Collection entries
# # #

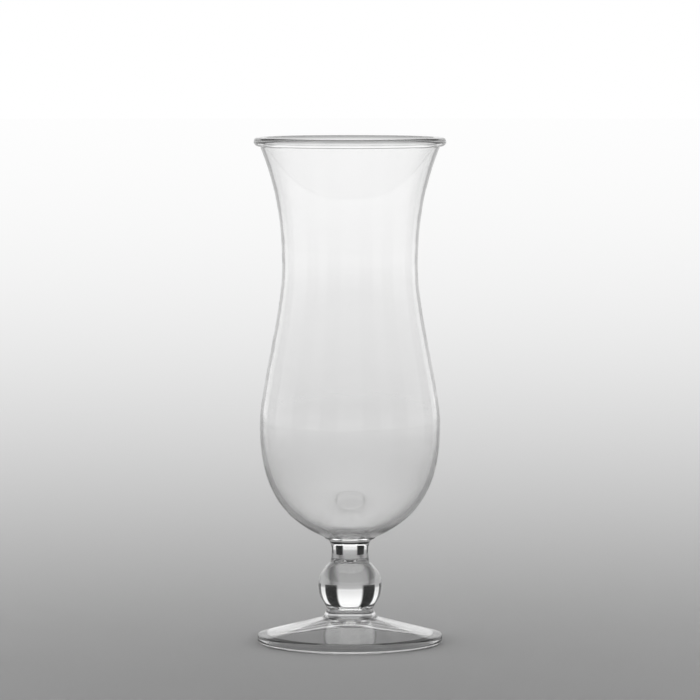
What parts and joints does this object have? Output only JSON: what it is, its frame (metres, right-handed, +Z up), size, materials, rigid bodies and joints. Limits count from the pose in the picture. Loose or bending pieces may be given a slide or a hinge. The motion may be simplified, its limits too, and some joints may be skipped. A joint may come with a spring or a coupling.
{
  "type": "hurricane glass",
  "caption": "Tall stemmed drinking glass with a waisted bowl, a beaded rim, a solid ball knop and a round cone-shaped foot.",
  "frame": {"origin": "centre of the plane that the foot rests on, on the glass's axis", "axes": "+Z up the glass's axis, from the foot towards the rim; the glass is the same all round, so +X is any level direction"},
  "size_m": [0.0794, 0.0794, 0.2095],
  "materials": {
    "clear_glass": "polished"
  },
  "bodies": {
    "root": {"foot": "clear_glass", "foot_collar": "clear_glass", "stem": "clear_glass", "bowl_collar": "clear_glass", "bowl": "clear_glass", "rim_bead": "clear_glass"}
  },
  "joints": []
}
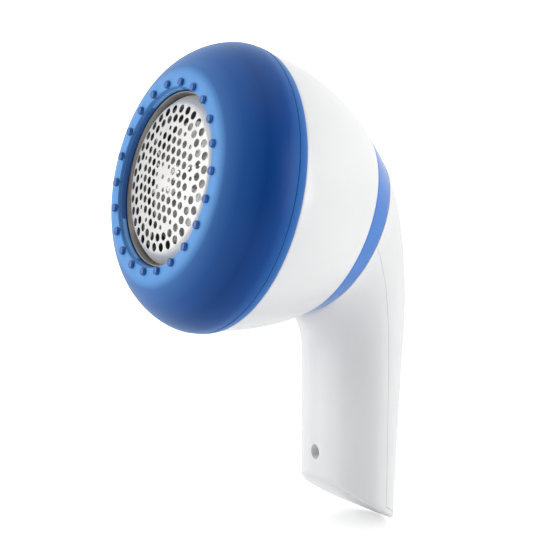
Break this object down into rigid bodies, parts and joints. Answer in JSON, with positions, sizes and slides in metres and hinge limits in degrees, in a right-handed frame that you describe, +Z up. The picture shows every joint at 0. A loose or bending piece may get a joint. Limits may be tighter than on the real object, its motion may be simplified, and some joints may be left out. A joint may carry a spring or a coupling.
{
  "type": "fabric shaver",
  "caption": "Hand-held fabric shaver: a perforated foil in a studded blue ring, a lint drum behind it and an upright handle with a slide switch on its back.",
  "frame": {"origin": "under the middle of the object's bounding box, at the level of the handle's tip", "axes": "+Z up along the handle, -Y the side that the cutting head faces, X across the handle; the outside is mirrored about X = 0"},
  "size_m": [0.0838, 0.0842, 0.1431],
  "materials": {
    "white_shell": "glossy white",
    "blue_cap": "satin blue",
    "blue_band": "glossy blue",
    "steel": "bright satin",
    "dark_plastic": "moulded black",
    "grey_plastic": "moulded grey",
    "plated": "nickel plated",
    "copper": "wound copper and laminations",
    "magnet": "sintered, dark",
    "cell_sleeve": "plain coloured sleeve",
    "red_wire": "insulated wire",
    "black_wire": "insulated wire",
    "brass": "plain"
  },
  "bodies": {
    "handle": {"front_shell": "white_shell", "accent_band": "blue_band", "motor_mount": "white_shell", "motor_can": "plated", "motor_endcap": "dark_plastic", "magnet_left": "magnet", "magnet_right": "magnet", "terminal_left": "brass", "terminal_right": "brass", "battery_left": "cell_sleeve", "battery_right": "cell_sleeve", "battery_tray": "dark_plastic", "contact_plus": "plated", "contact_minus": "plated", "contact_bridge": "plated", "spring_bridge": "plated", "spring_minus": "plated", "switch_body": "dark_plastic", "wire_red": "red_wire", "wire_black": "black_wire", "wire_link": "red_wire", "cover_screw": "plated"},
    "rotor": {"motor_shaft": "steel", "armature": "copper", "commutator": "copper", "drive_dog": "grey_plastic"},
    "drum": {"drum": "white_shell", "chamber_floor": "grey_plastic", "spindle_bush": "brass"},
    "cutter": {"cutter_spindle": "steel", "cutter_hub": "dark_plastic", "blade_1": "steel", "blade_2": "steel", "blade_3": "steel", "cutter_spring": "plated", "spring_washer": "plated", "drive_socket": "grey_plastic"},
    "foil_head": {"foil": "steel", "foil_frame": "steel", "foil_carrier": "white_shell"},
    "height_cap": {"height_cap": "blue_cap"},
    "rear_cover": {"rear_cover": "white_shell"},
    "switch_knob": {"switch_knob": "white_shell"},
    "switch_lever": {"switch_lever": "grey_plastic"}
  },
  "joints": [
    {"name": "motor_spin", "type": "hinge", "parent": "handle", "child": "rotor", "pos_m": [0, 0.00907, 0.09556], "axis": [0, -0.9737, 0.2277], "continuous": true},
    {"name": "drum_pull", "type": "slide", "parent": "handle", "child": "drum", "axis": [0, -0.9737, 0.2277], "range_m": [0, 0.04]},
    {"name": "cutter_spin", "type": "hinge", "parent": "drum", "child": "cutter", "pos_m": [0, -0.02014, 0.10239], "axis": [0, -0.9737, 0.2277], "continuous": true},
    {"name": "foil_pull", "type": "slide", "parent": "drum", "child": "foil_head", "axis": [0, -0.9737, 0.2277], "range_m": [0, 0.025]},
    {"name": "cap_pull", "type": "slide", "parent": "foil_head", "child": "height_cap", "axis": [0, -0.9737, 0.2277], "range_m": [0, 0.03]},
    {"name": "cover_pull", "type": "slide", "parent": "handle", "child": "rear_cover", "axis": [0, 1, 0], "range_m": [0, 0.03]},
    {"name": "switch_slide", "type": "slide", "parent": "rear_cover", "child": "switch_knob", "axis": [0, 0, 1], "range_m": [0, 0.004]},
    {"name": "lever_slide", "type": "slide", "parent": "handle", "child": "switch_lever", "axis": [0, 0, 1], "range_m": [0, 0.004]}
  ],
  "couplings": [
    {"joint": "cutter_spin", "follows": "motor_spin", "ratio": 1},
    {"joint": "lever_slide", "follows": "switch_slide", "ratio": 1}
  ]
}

# # #

> **Short task**
Can you reproduce all the material exactly?

> **Solution to this problem**
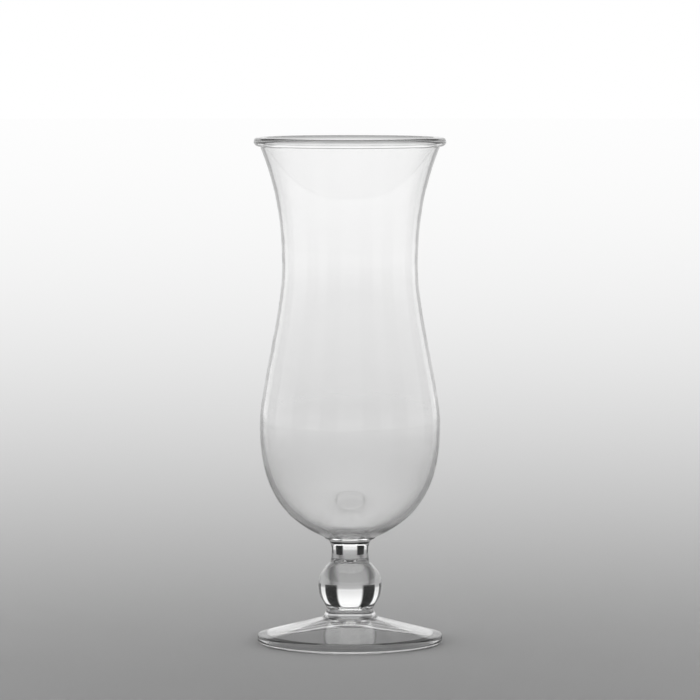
What parts and joints does this object have? Output only JSON: what it is, its frame (metres, right-handed, +Z up), size, materials, rigid bodies and joints. Limits count from the pose in the picture. Loose or bending pieces may be given a slide or a hinge. The motion may be simplified, its limits too, and some joints may be skipped. A joint may come with a spring or a coupling.
{
  "type": "hurricane glass",
  "caption": "Tall stemmed drinking glass with a waisted bowl, a beaded rim, a solid ball knop and a round cone-shaped foot.",
  "frame": {"origin": "centre of the plane that the foot rests on, on the glass's axis", "axes": "+Z up the glass's axis, from the foot towards the rim; the glass is the same all round, so +X is any level direction"},
  "size_m": [0.0794, 0.0794, 0.2095],
  "materials": {
    "clear_glass": "polished"
  },
  "bodies": {
    "root": {"foot": "clear_glass", "foot_collar": "clear_glass", "stem": "clear_glass", "bowl_collar": "clear_glass", "bowl": "clear_glass", "rim_bead": "clear_glass"}
  },
  "joints": []
}
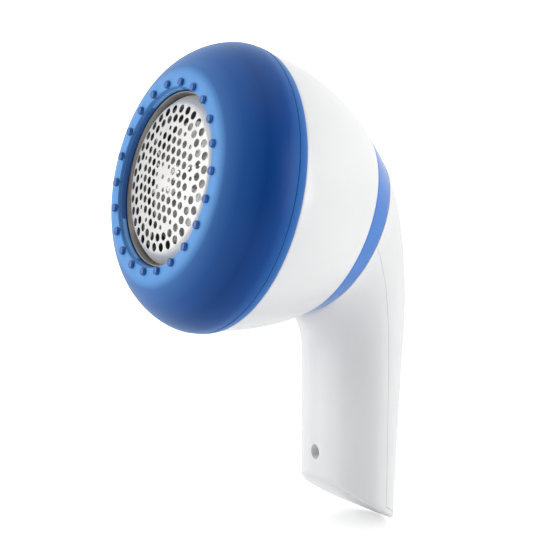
Break this object down into rigid bodies, parts and joints. Answer in JSON, with positions, sizes and slides in metres and hinge limits in degrees, in a right-handed frame that you describe, +Z up. The picture shows every joint at 0. A loose or bending piece may get a joint. Limits may be tighter than on the real object, its motion may be simplified, and some joints may be left out. A joint may carry a spring or a coupling.
{
  "type": "fabric shaver",
  "caption": "Hand-held fabric shaver: a perforated foil in a studded blue ring, a lint drum behind it and an upright handle with a slide switch on its back.",
  "frame": {"origin": "under the middle of the object's bounding box, at the level of the handle's tip", "axes": "+Z up along the handle, -Y the side that the cutting head faces, X across the handle; the outside is mirrored about X = 0"},
  "size_m": [0.0838, 0.0842, 0.1431],
  "materials": {
    "white_shell": "glossy white",
    "blue_cap": "satin blue",
    "blue_band": "glossy blue",
    "steel": "bright satin",
    "dark_plastic": "moulded black",
    "grey_plastic": "moulded grey",
    "plated": "nickel plated",
    "copper": "wound copper and laminations",
    "magnet": "sintered, dark",
    "cell_sleeve": "plain coloured sleeve",
    "red_wire": "insulated wire",
    "black_wire": "insulated wire",
    "brass": "plain"
  },
  "bodies": {
    "handle": {"front_shell": "white_shell", "accent_band": "blue_band", "motor_mount": "white_shell", "motor_can": "plated", "motor_endcap": "dark_plastic", "magnet_left": "magnet", "magnet_right": "magnet", "terminal_left": "brass", "terminal_right": "brass", "battery_left": "cell_sleeve", "battery_right": "cell_sleeve", "battery_tray": "dark_plastic", "contact_plus": "plated", "contact_minus": "plated", "contact_bridge": "plated", "spring_bridge": "plated", "spring_minus": "plated", "switch_body": "dark_plastic", "wire_red": "red_wire", "wire_black": "black_wire", "wire_link": "red_wire", "cover_screw": "plated"},
    "rotor": {"motor_shaft": "steel", "armature": "copper", "commutator": "copper", "drive_dog": "grey_plastic"},
    "drum": {"drum": "white_shell", "chamber_floor": "grey_plastic", "spindle_bush": "brass"},
    "cutter": {"cutter_spindle": "steel", "cutter_hub": "dark_plastic", "blade_1": "steel", "blade_2": "steel", "blade_3": "steel", "cutter_spring": "plated", "spring_washer": "plated", "drive_socket": "grey_plastic"},
    "foil_head": {"foil": "steel", "foil_frame": "steel", "foil_carrier": "white_shell"},
    "height_cap": {"height_cap": "blue_cap"},
    "rear_cover": {"rear_cover": "white_shell"},
    "switch_knob": {"switch_knob": "white_shell"},
    "switch_lever": {"switch_lever": "grey_plastic"}
  },
  "joints": [
    {"name": "motor_spin", "type": "hinge", "parent": "handle", "child": "rotor", "pos_m": [0, 0.00907, 0.09556], "axis": [0, -0.9737, 0.2277], "continuous": true},
    {"name": "drum_pull", "type": "slide", "parent": "handle", "child": "drum", "axis": [0, -0.9737, 0.2277], "range_m": [0, 0.04]},
    {"name": "cutter_spin", "type": "hinge", "parent": "drum", "child": "cutter", "pos_m": [0, -0.02014, 0.10239], "axis": [0, -0.9737, 0.2277], "continuous": true},
    {"name": "foil_pull", "type": "slide", "parent": "drum", "child": "foil_head", "axis": [0, -0.9737, 0.2277], "range_m": [0, 0.025]},
    {"name": "cap_pull", "type": "slide", "parent": "foil_head", "child": "height_cap", "axis": [0, -0.9737, 0.2277], "range_m": [0, 0.03]},
    {"name": "cover_pull", "type": "slide", "parent": "handle", "child": "rear_cover", "axis": [0, 1, 0], "range_m": [0, 0.03]},
    {"name": "switch_slide", "type": "slide", "parent": "rear_cover", "child": "switch_knob", "axis": [0, 0, 1], "range_m": [0, 0.004]},
    {"name": "lever_slide", "type": "slide", "parent": "handle", "child": "switch_lever", "axis": [0, 0, 1], "range_m": [0, 0.004]}
  ],
  "couplings": [
    {"joint": "cutter_spin", "follows": "motor_spin", "ratio": 1},
    {"joint": "lever_slide", "follows": "switch_slide", "ratio": 1}
  ]
}